4. What about that vision of the woman who drops her baby into the traffic? Did we ever come back to that? What did it mean again?

5. The movie has been criticized for writing all the Aramaic in paleo-Hebrew script, since in the time of Jesus the newer square script was in normal use and the paleo-Hebrew script was only used rarely for extremely authoritative works like books of the Pentateuch (of which a few copies in this script were recovered among the Dead Sea Scrolls). But this was one thing that didn't bother me. If the book in question was actually the One True Gospel of Jesus, I can see the Aramaic-speaking, first-century Jewish author writing it in the Paleo-Hebrew script to make a statement on how authoritative it was. Of course, I'm probably being too generous to Hollywood, but at least I could work out a rationale for this one.
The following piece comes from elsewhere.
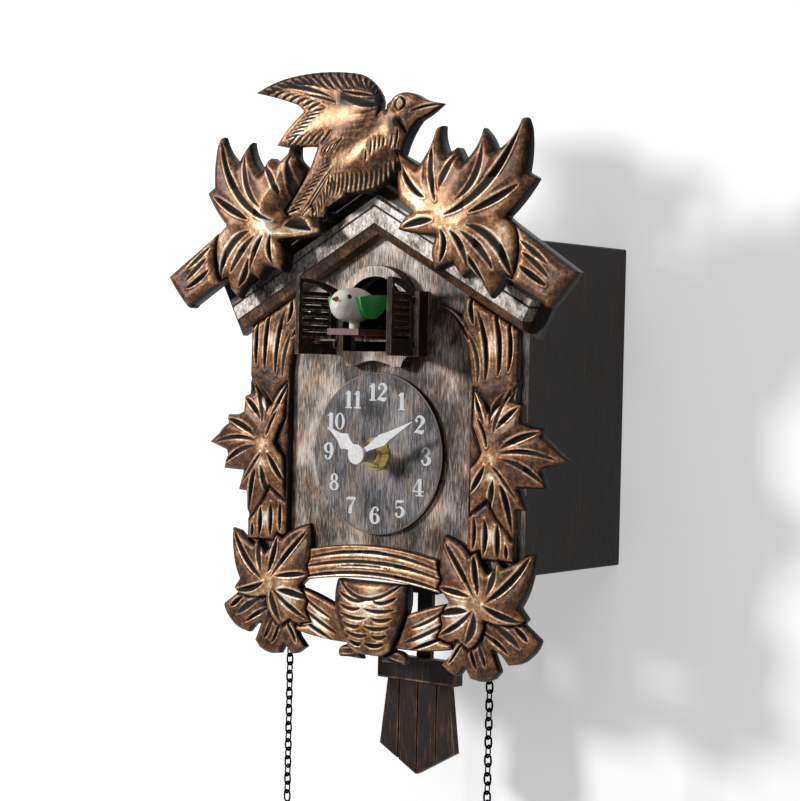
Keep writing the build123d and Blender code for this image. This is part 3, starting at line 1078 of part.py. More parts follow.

6. The Vatican divides up the noncanonical gospels from its Secret Archive and Hoard of Looted Manuscripts among the three priestly orders so that none of them knows too much and they don't get into tiffs over who gets what, and each translator only gets every third page. That's a lousy way to do it and would result in translations that aren't nearly as good as they could be. For example, who translates the fragmented sentences at the beginning and end of each page? I've worked enough with fragmentary texts in ancient languages to be sure that many of those sentences will be completely opaque to both translators until they can see the whole sentence. But I guess this is part of the price of running an Evil Vatican Conspiracy.

7. At one point Father What-A-Waste, who resourcefully had his miniature tape recorder running when Frankie started spouting glossolalia during one of her fits, played the tape through the telephone to his translator-priest friend at the Vatican. On the basis of hearing one sentence on a scratchy tape over the phone the translator-priest immediately pronounced the language to be first-century Galilean Aramaic. Not Judean, not Syrian, not second century. Right.

8. Okay, some of the photography and some of the music were cool. And the casting of the three cardboard cut-out main characters was pretty good. It's a tolerable evening's entertainment, if disengaging your brain that long doesn't give you a cramp.